In my flirtation classes and coaching, I often speak to something I call "leading with awkward". This is the practice of identifying what we are feeling insecure, shy, self-conscious, or uncomfortable with pertaining to ourselves, then naming it out loud in order to ensure that we retain power over it.

Here's a non-sexual example: Imagine that you're running late for a party being thrown in your honor because you've been desperately trying to cover that enormous, erupting pimple on your forehead (hey, adult acne is a bitch!). Your imagination is already churning with folks' horrified reactions to it. If you arrive at the party and spend the entire time wringing your hands and avoiding eye contact, terrified that someone is going to point out your blemish, you're disempowering yourself (and robbing yourself of a perfectly good party!). Instead, if you stride confidently into the party and immediately snag the arm of a friend, rolling your eyes while gesturing to your forehead and loudly lamenting, "Can you believe the timing of this monstrosity? The nerve!", you've immediately put the ball in your court.

In your specific situation, your wedding ring - as well as your new sexual orientation as a bisexual woman - are your "pimples", although that doesn't mean you need roll both of them out at the same time. I would recommend using the wedding ring first as a lead-in to talk about polyamory.

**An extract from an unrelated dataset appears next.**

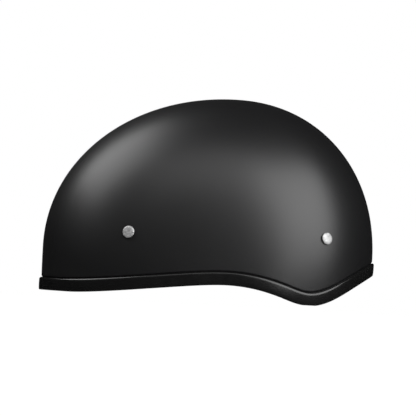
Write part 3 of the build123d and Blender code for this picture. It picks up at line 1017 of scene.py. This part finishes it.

Make eye contact with a hot woman, make a gentle but pointed approach, and - assuming you're in a bar-type setting - offer to buy her a drink.

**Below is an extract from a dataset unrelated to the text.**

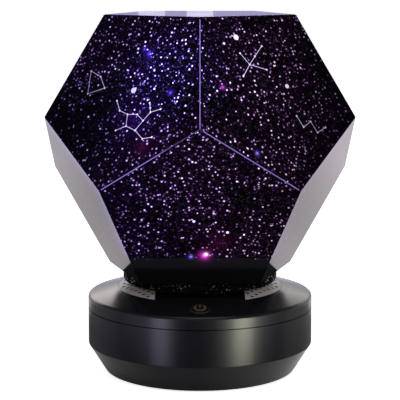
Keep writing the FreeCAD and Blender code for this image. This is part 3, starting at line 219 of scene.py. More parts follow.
# Each row: degrees round the bowl, from the front towards +X, and the share of card_light there.
cards = (
    (-180, (0.040, 0.040, 0.040)), (-150, (0.053, 0.053, 0.053)), (-125, (0.127, 0.127, 0.147)),
    (-97, (0.190, 0.196, 0.240)), (-74, (0.056, 0.056, 0.075)), (-60, (0.058, 0.058, 0.084)),
    (-53, (0.056, 0.054, 0.080)), (-46, (0.235, 0.224, 0.296)), (-39, (0.305, 0.292, 0.375)),
    (-35, (0.250, 0.240, 0.310)), (-29, (0.080, 0.077, 0.104)), (-22, (0.018, 0.017, 0.026)),
    (-10, (0.007, 0.006, 0.011)), (0, (0.008, 0.007, 0.009)), (12, (0.018, 0.018, 0.020)),
    (24, (0.100, 0.102, 0.092)), (32, (0.330, 0.335, 0.290)), (38, (0.980, 0.970, 0.800)),
    (49, (1.0, 0.990, 0.810)), (57, (0.250, 0.250, 0.230)), (66, (0.110, 0.115, 0.115)),
    (80, (0.098, 0.101, 0.109)), (100, (0.265, 0.275, 0.287)), (125, (0.147, 0.153, 0.147)),
    (180, (0.067, 0.067, 0.067)),
)
card_paint, tree = stage_material("lit_cards")
side = put(tree, "ShaderNodeSeparateXYZ", {0: put(tree, "ShaderNodeTexCoord").outputs["Object"]}).outputs
azimuth = calc(tree, "ARCTAN2", side["X"], calc(tree, "MULTIPLY", side["Y"], -1))
card = put(tree, "ShaderNodeValToRGB", {"Fac": slope(tree, azimuth, -math.pi, math.pi)})
fill_ramp(card.color_ramp, [((degrees + 180) / 360, (*colour, 1)) for degrees, colour in cards])
shine = put(tree, "ShaderNodeEmission", {"Color": card.outputs[0], "Strength": card_light})
put(tree, "ShaderNodeOutputMaterial", {"Surface": shine.outputs[0]})

# Rings of points at even angles under the floor, from just below it almost to the pole.
top_angle, last_angle = 0.5, 88
ring_count, ring_points = 14, 96
down = np.radians(np.linspace(top_angle, last_angle, ring_count))[:, None]
around = np.arange(ring_points)[None, :] * 2 * math.pi / ring_points
points = np.stack([np.cos(down) * np.sin(around), np.cos(down) * np.cos(around),
                   -np.sin(down) + 0 * around], axis=2)
faces = ring_faces(ring_count, ring_points)
bowl = new_mesh("card_bowl", points.reshape(-1, 3) * bowl_reach, faces, card_paint)


# ---------------------------------------------------------------- studio light
# Bright low walls round the table and a dim ceiling. Of six soft boxes two stand beside the lens
# and show in no gloss, two behind the lamp draw its rims, one is overhead and one in front.
world = bpy.data.worlds.new("studio")
bpy.context.scene.world = world
world.use_nodes = True
tree = world.node_tree
tree.nodes.clear()
# Each row: height on a unit ball, and colour there: a violet foot, white walls, a grey ceiling.
wall_levels = (
    (0.0, (0.475, 0.425, 0.74, 1)),
    (0.06, (0.475, 0.425, 0.74, 1)),
    (0.09, (0.95, 0.94, 0.95, 1)),
    (0.30, (0.80, 0.79, 0.80, 1)),
    (0.46, (0.16, 0.16, 0.17, 1)),
    (1.0, (0.16, 0.16, 0.17, 1)),
)
direction = put(tree, "ShaderNodeTexCoord").outputs["Generated"]
height = put(tree, "ShaderNodeSeparateXYZ", {0: direction}).outputs["Z"]
walls = put(tree, "ShaderNodeValToRGB", {"Fac": height})
fill_ramp(walls.color_ramp, wall_levels)
straight = put(tree, "ShaderNodeLightPath").outputs["Is Camera Ray"]
sky = put(tree, "ShaderNodeBackground", {"Color": mix(tree, straight, walls.outputs[0], white)})
put(tree, "ShaderNodeOutputWorld", {"Surface": sky.outputs[0]})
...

I'm recommending being more bold as a way to set yourself up for success. I happen to know - from meeting you - that you identify on the more feminine side of the spectrum. There is a nationwide epidemic of feminine women having difficulty hitting on other feminine women, largely because of how AFAB (Assigned Female At Birth) people are socialized. We're told to accept advances, not initiate them. We're taught that we're the vessels, the passive ones; that we get partners by being demure, not forward. As such, I've attended sex parties that were exclusive to femmes, and I've watched a dozen or so gorgeous women sit around in a painfully-quiet circle fidgeting with their hair and asking each other where they got their shoes from. It's fucking maddening.

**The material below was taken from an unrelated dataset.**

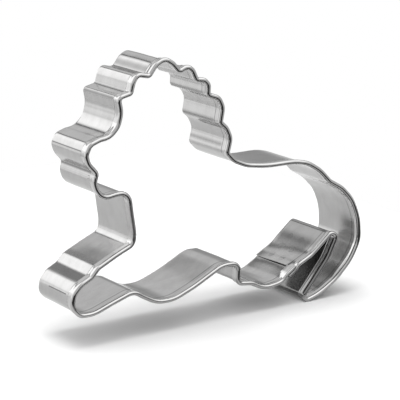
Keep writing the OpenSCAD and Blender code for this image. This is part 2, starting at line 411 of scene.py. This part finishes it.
# Rolled edge
def roll_section(i):
    """Bead at the front, its flap running back on the outside to a cut edge; ends pressed flat."""
    s = roll_s[i]
    start, end = PRESS_L + END_GAP, round_l - PRESS_TAPER
    press = max(1 - ease(s, start, start + PRESS_TAPER), ease(s, end, round_l))
    r = ROLL * (1 - press) + PRESS_T / 2 * press
    centre = (PRESS_T / 2 + GAP) * press * (-1 if s < roll_l / 2 else 1)
    k = r / ROLL
    double = ease(s, round_l - LAP_L - END_GAP - PRESS_TAPER, round_l - LAP_L - END_GAP)
    lip = (1.5 * SHEET - LAYER + 2 * LAYER * double) * (1 - press) + (r - 0.03) * press
    back = ROLL_BACK
    out_side = [(lip - 0.26, back), (lip - 0.05, back), (lip, back - 0.07), (lip, back - 0.6)]
    for o, y in [(0.36, -7.0), (0.44, -7.4), (0.53, -7.75), (0.59, -8.05)]:
        out_side.append((min(max(o * k, lip), r), y))
    turns = [math.pi * t / 14 for t in range(15)]
    bead = [(r * math.cos(t), FRONT + r - r * math.sin(t)) for t in turns]
    inner = [
        (-0.585, -8.05), (-0.5, -7.8), (-0.43, -7.6), (-0.37, -7.4), (-0.335, -7.2), (-0.322, -7.0),
        (-0.3, -6.9),
    ]
    in_side = [(o * (1 - press) - (r - 0.02) * press, y) for o, y in inner]
    in_side.append((-0.17 * (1 - press) - (r - 0.05) * press, -6.9 + 0.85 * press))
    return [(o + centre, y) for o, y in out_side + bead + in_side]


sweep("rolled_rim", roll_p, roll_s, roll_n, roll_section, roll_mat, "rolled_hem")


# Spot welds
WELD_PITCH, WELD_ROW, WELD_Y = 3.6, 2.5, 1.5
# A weld mark's rings: radius and lift over the sheet.
WELD_RINGS = [(0.0, 0.012), (0.5, 0.012), (0.9, 0.012), (1.08, 0.008), (1.2, -0.01)]
WELD_SIDES = 28


def weld_point(d, y, side, lift):
    """A point over the lap's inner (side -1) or outer (side 1) sheet, at a distance along the strip."""
    p = [np.interp(d, wall_s, wall_p[:, c]) + PLACE[c] for c in (0, 1)]
    n = [np.interp(d, wall_s, wall_n[:, c]) for c in (0, 1)]
    off = (wall_mid(d, y) if side < 0 else LAYER) + side * (SHEET / 2 + lift)
    return ((p[0] + n[0] * off) * MM, y * MM, (p[1] + n[1] * off) * MM)


def weld_marks():
    verts, faces, uvs = [], [], []
    for i, row, side in itertools.product((-1, 0, 1), (-1, 1), (-1, 1)):
        s = wall_l - LAP_L / 2 + i * WELD_PITCH
        cy = WELD_Y + row * WELD_ROW
        base = len(verts)
        for r, lift in WELD_RINGS:
            for a in range(WELD_SIDES):
                th = 2 * math.pi * a / WELD_SIDES
                d, y = s + r * math.cos(th), cy + r * math.sin(th)
                verts.append(weld_point(d, y, side, lift))
                uvs.append((d, y))
        for q in range(len(WELD_RINGS) - 1):
            for a in range(WELD_SIDES):
                b = (a + 1) % WELD_SIDES
                low, high = base + q * WELD_SIDES, base + (q + 1) * WELD_SIDES
                f = (low + a, low + b, high + b, high + a)
                faces.append(f if side > 0 else f[::-1])
    piece("weld_marks", verts, faces, uvs, weld_mat, "spot_welds")


weld_marks()

# Camera
# Its axes and place were found by matching the strip's front and back edges to the photograph.
LENS, SENSOR = 165.78, 36.0
CAM_RIGHT = Vector((0.820901, -0.563030, 0.095488))
CAM_UP = Vector((0.027516, 0.206012, 0.978163))
CAM_X, CAM_Y, CAM_Z = -280.629, -379.968, 117.004
cam_data = bpy.data.cameras.new("camera")
cam_data.sensor_width = SENSOR
cam_data.lens = LENS
cam_data.clip_start = 0.01
cam = bpy.data.objects.new("camera", cam_data)
bpy.context.scene.collection.objects.link(cam)
cam_at = Vector((CAM_X * SIZE + PLACE[0], FRONT + CAM_Y * SIZE, CAM_Z * SIZE + PLACE[1])) * MM
cam_axes = Matrix((CAM_RIGHT, CAM_UP, CAM_RIGHT.cross(CAM_UP))).transposed()
cam.matrix_world = Matrix.Translation(cam_at) @ cam_axes.to_4x4()
bpy.context.scene.camera = cam


# Shaders of the floor and the world
def flat(nt, kind, value, strength=None):
    """A shader of one grey."""
    shader = nt.nodes.new(kind)
    shader.inputs["Color"].default_value = (*grey(value), 1)
    if strength is not None:
        shader.inputs["Strength"].default_value = strength
    return shader.outputs[0]


def mixed(nt, fac, a, b):
    """Shader a where fac is 0 and b where it is 1."""
    m = nt.nodes.new("ShaderNodeMixShader")
    for socket, source in zip(m.inputs, (fac, a, b)):
        link(nt, source, socket)
    return m.outputs[0]


def coordinate(nt, kind):
    """A texture coordinate, whole and apart in X, Y and Z."""
    whole = nt.nodes.new("ShaderNodeTexCoord").outputs[kind]
    sep = nt.nodes.new("ShaderNodeSeparateXYZ")
    link(nt, whole, sep.inputs[0])
    return whole, sep.outputs


# Floor
# The photograph's cutter stands on its heel with the paw raised, so the floor is tilted, not the part.
TILT = math.radians(6.635)
UP = Vector((-math.sin(TILT), 0, math.cos(TILT)))
LEFT, RIGHT, NEAR, FAR = -0.35, 0.11, -0.13, 0.17
# The floor darkens in reflections between these places in front of the cutter.
DIM_FROM, DIM_TO, DIM_LEAST = -0.016, -0.042, 0.18
low = min(Vector((p[0], 0, p[1])).dot(UP) for p in rim + PLACE) * MM
floor_mesh = bpy.data.meshes.new("floor")
corners = [(LEFT, NEAR, 0), (RIGHT, NEAR, 0), (RIGHT, FAR, 0), (LEFT, FAR, 0)]
floor_mesh.from_pydata(corners, [], [(0, 1, 2, 3)])
floor = bpy.data.objects.new("floor", floor_mesh)
bpy.context.scene.collection.objects.link(floor)
floor.matrix_world = Matrix.Translation(UP * low) @ Matrix.Rotation(-TILT, 4, "Y")

floor_mat, nt, out = nodes_of("floor_white")
path = nt.nodes.new("ShaderNodeLightPath")
seen = maths(nt, "MAXIMUM", path.outputs["Is Camera Ray"], path.outputs["Is Glossy Ray"])
white = mixed(nt, maths(nt, "MULTIPLY", seen, 0.04), flat(nt, "ShaderNodeBsdfDiffuse", 0.88),
              flat(nt, "ShaderNodeEmission", 1.0))
dim = spread(nt, coordinate(nt, "Object")[1]["Y"], DIM_FROM, DIM_TO, DIM_LEAST)
dim = maths(nt, "MULTIPLY", dim, path.outputs["Is Glossy Ray"])
link(nt, mixed(nt, dim, white, flat(nt, "ShaderNodeEmission", 0.05)), out.inputs["Surface"])
floor_mesh.materials.append(floor_mat)

# World
# The ring of soft boxes round the Y axis: direction in degrees, from +X over +Z, and brightness.
RING = [
    (-180, 0.80), (-171, 0.58), (-160, 0.72), (-151, 0.44), (-136, 0.45), (-101, 0.34), (-69, 0.36),
    (-30, 0.48), (-4, 0.40), (12, 0.22), (30, 0.20), (44, 0.39), (54, 0.43), (78, 0.46), (86, 0.42),
    (89, 0.18), (92, 0.03), (96, 0.07), (100, 0.46), (105, 0.78), (114, 1.0), (125, 1.0), (162, 0.90),
    (171, 0.58), (177, 0.74), (180, 0.80),
]
SHINE, AMBIENT, BACKDROP = 2.15, 0.05, 1.0
world = bpy.data.worlds.new("studio")
bpy.context.scene.world = world
world.use_nodes = True
nt = world.node_tree
nt.nodes.clear()
out = nt.nodes.new("ShaderNodeOutputWorld")
path = nt.nodes.new("ShaderNodeLightPath")
way, axes = coordinate(nt, "Generated")


def toward(direction, wide, narrow):
    """1 within the narrow angle of a direction, 0 outside the wide one."""
    d = nt.nodes.new("ShaderNodeVectorMath")
    d.operation = "DOT_PRODUCT"
    link(nt, way, d.inputs[0])
    d.inputs[1].default_value = Vector(direction).normalized()
    return spread(nt, d.outputs["Value"], math.cos(math.radians(wide)), math.cos(math.radians(narrow)))


turn = spread(nt, maths(nt, "ARCTAN2", axes["Z"], axes["X"]), -math.pi, math.pi)
ring = ramp(nt, turn, [((deg + 180.0) / 360.0, grey(v)) for deg, v in RING])
low_front = maths(nt, "MULTIPLY", spread(nt, axes["Y"], -0.38, -0.66), spread(nt, axes["Z"], 0.20, 0.02))
front = blend(nt, low_front, 0.42, 0.015)
front = blend(nt, toward((0.75, -0.65, -0.15), 42, 18), front, 0.34)
front = blend(nt, toward((0.3, -0.3, 0.9), 46, 30), front, 0.95)
studio = blend(nt, spread(nt, axes["Y"], 0.35, 0.1), ring, front)
shine = nt.nodes.new("ShaderNodeBackground")
shine.inputs["Strength"].default_value = SHINE
link(nt, studio, shine.inputs["Color"])
ambient = flat(nt, "ShaderNodeBackground", 1.0, AMBIENT)
lit = mixed(nt, path.outputs["Is Glossy Ray"], ambient, shine.outputs[0])
backdrop = flat(nt, "ShaderNodeBackground", 1.0, BACKDROP)
link(nt, mixed(nt, path.outputs["Is Camera Ray"], lit, backdrop), out.inputs["Surface"])

# Suns
# Two soft lights over the floor, leaning to the left; reflections don't show them.
for name, energy, angle, left in (("key", 1.5, 40, 0.1), ("wide", 3.0, 140, 0.5)):
    sun_data = bpy.data.lights.new(name, "SUN")
    sun_data.energy = energy
    sun_data.angle = math.radians(angle)
    sun = bpy.data.objects.new(name, sun_data)
    bpy.context.scene.collection.objects.link(sun)
    sun.location = UP * 0.5
    sun.rotation_euler = (UP - Vector((left, 0, 0))).to_track_quat("Z", "Y").to_euler()
    sun.visible_glossy = False

bpy.context.scene.view_settings.view_transform = "Standard"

The point of me saying this is that oftentimes hitting on femmes AS a femme is incredibly confusing and challenging, and not just for the noobs, so be kind to yourself. By crossing the room to make that initial approach yourself, you're already making an impression and setting yourself apart. Here are two possible ways of elongating the interaction:

After introductions, tell an anecdote or make an observation about the venue that makes her laugh and/or relate to you. Admit that that's your cliche and inexperienced way of flirting with women, and explain that you're new to the scene because you and your husband recently opened up your relationship. Wait for her to react or respond, then lightheartedly offer her the opportunity to decline if that sounds like more than what she was bargaining for. Follow up with, "But if you ARE interested in some company while you drink, I'd be interested in getting to know you more."

After introductions, tell an anecdote or make an observation about the venue that makes her laugh and/or relate to you. Then throw something out there like, "Boy, it feels weird to be flirting with a wedding ring on!", or "I bet this gay bar doesn't see a whole lot of women with wedding rings in it!", or something less flippant and more vulnerable, like, "Oof, can I admit something to you? This is my first time out cruising with my wedding ring on, and it's totally tripping me out!" Then segue into discussing non-monogamy. 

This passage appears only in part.